Problem requirements:
Write out all of the data without omission, exactly as shown.
☆ ☆ ☆
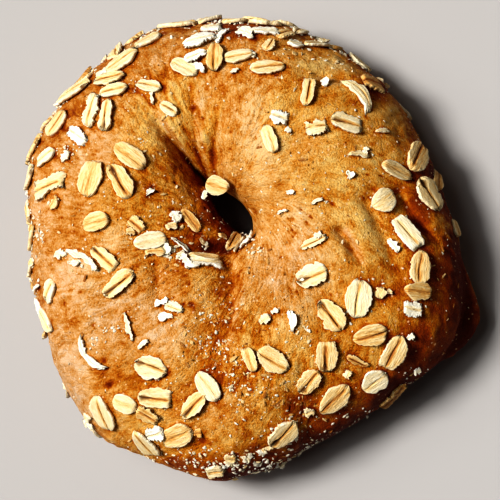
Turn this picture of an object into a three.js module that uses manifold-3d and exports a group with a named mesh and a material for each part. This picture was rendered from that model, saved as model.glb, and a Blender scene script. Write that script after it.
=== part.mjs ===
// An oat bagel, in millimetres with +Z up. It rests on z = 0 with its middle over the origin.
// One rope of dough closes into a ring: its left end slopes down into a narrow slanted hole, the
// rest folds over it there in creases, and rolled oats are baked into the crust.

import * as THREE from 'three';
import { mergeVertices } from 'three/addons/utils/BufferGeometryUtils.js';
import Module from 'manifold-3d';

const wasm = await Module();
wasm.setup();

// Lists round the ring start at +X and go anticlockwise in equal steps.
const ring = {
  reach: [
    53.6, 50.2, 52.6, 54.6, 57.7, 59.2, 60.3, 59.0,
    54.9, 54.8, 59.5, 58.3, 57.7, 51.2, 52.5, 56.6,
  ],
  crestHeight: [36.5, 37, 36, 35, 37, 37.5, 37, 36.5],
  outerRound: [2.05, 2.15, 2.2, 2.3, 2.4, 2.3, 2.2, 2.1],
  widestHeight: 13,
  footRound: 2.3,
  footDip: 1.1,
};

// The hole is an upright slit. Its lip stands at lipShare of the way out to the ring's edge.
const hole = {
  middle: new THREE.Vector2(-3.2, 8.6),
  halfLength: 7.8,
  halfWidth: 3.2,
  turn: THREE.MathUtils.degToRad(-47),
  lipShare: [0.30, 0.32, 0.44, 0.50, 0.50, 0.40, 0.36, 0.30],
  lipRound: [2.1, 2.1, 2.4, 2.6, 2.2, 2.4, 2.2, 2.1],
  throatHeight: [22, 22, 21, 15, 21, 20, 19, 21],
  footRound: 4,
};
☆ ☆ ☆
Solution to the problem:
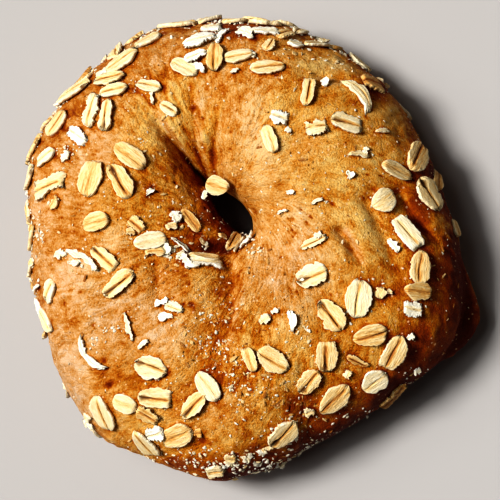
Turn this picture of an object into a three.js module that uses manifold-3d and exports a group with a named mesh and a material for each part. This picture was rendered from that model, saved as model.glb, and a Blender scene script. Write that script after it.
=== part.mjs ===
// An oat bagel, in millimetres with +Z up. It rests on z = 0 with its middle over the origin.
// One rope of dough closes into a ring: its left end slopes down into a narrow slanted hole, the
// rest folds over it there in creases, and rolled oats are baked into the crust.

import * as THREE from 'three';
import { mergeVertices } from 'three/addons/utils/BufferGeometryUtils.js';
import Module from 'manifold-3d';

const wasm = await Module();
wasm.setup();

// Lists round the ring start at +X and go anticlockwise in equal steps.
const ring = {
  reach: [
    53.6, 50.2, 52.6, 54.6, 57.7, 59.2, 60.3, 59.0,
    54.9, 54.8, 59.5, 58.3, 57.7, 51.2, 52.5, 56.6,
  ],
  crestHeight: [36.5, 37, 36, 35, 37, 37.5, 37, 36.5],
  outerRound: [2.05, 2.15, 2.2, 2.3, 2.4, 2.3, 2.2, 2.1],
  widestHeight: 13,
  footRound: 2.3,
  footDip: 1.1,
};

// The hole is an upright slit. Its lip stands at lipShare of the way out to the ring's edge.
const hole = {
  middle: new THREE.Vector2(-3.2, 8.6),
  halfLength: 7.8,
  halfWidth: 3.2,
  turn: THREE.MathUtils.degToRad(-47),
  lipShare: [0.30, 0.32, 0.44, 0.50, 0.50, 0.40, 0.36, 0.30],
  lipRound: [2.1, 2.1, 2.4, 2.6, 2.2, 2.4, 2.2, 2.1],
  throatHeight: [22, 22, 21, 15, 21, 20, 19, 21],
  footRound: 4,
};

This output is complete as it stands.